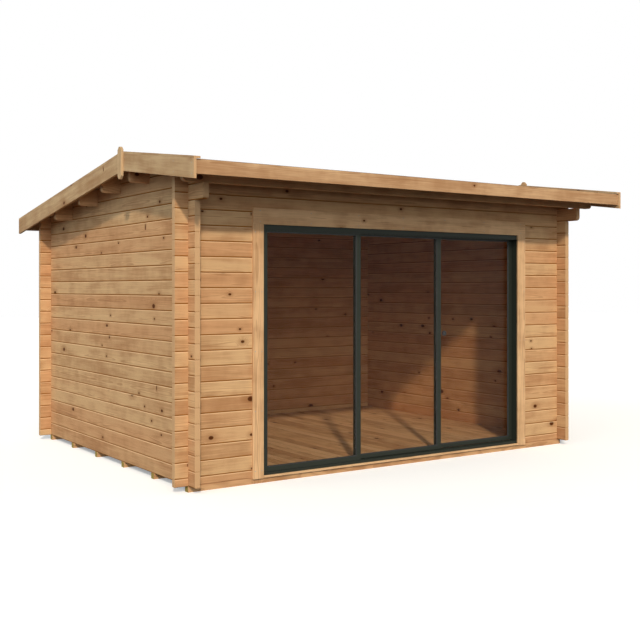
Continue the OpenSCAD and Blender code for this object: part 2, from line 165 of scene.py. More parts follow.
def new_group(name, inputs, outputs):
    """A shader node group with named sockets: the tree, its input node and its output node."""
    tree = bpy.data.node_groups.new(name, "ShaderNodeTree")
    for label, kind, value in inputs:
        socket = tree.interface.new_socket(label, in_out="INPUT", socket_type="NodeSocket" + kind)
        if value is not None:
            socket.default_value = value
    for label, kind in outputs:
        tree.interface.new_socket(label, in_out="OUTPUT", socket_type="NodeSocket" + kind)
    return tree, tree.nodes.new("NodeGroupInput"), tree.nodes.new("NodeGroupOutput")


def rgb(red, green, blue):
    """A colour as people write it, 0 to 255, turned into the light it reflects."""
    def light(value):
        c = value / 255
        return c / 12.92 if c <= 0.04045 else ((c + 0.055) / 1.055) ** 2.4
    return light(red), light(green), light(blue), 1.0


print("node helpers ready")

# %% [markdown]
# ## Knots
#
# A knot is a branch that the saw cut through. One could scatter dark dots by hand, but a house has
# thousands of them. A cell texture scatters them instead: each cell of a loose grid holds at most one
# branch, with its own size, and a chance decides whether it is there. Most branches were cut across
# and show as ovals. A few were cut lengthwise and show as thin spikes across the board.

# %% The knot group
ROW_OF_KNOTS = 0.075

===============

YOUR OBJECTIVE: Give the material above again, word for word.

SOLVED PROBLEM:
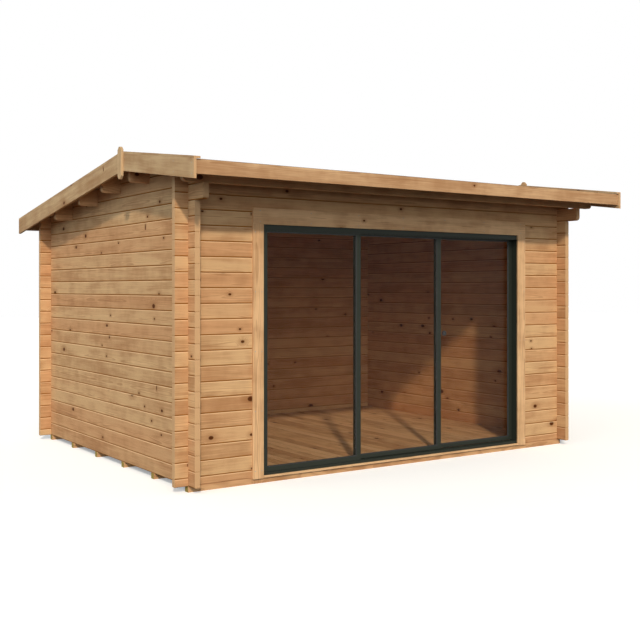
Continue the OpenSCAD and Blender code for this object: part 2, from line 165 of scene.py. More parts follow.
def new_group(name, inputs, outputs):
    """A shader node group with named sockets: the tree, its input node and its output node."""
    tree = bpy.data.node_groups.new(name, "ShaderNodeTree")
    for label, kind, value in inputs:
        socket = tree.interface.new_socket(label, in_out="INPUT", socket_type="NodeSocket" + kind)
        if value is not None:
            socket.default_value = value
    for label, kind in outputs:
        tree.interface.new_socket(label, in_out="OUTPUT", socket_type="NodeSocket" + kind)
    return tree, tree.nodes.new("NodeGroupInput"), tree.nodes.new("NodeGroupOutput")


def rgb(red, green, blue):
    """A colour as people write it, 0 to 255, turned into the light it reflects."""
    def light(value):
        c = value / 255
        return c / 12.92 if c <= 0.04045 else ((c + 0.055) / 1.055) ** 2.4
    return light(red), light(green), light(blue), 1.0


print("node helpers ready")

# %% [markdown]
# ## Knots
#
# A knot is a branch that the saw cut through. One could scatter dark dots by hand, but a house has
# thousands of them. A cell texture scatters them instead: each cell of a loose grid holds at most one
# branch, with its own size, and a chance decides whether it is there. Most branches were cut across
# and show as ovals. A few were cut lengthwise and show as thin spikes across the board.

# %% The knot group
ROW_OF_KNOTS = 0.075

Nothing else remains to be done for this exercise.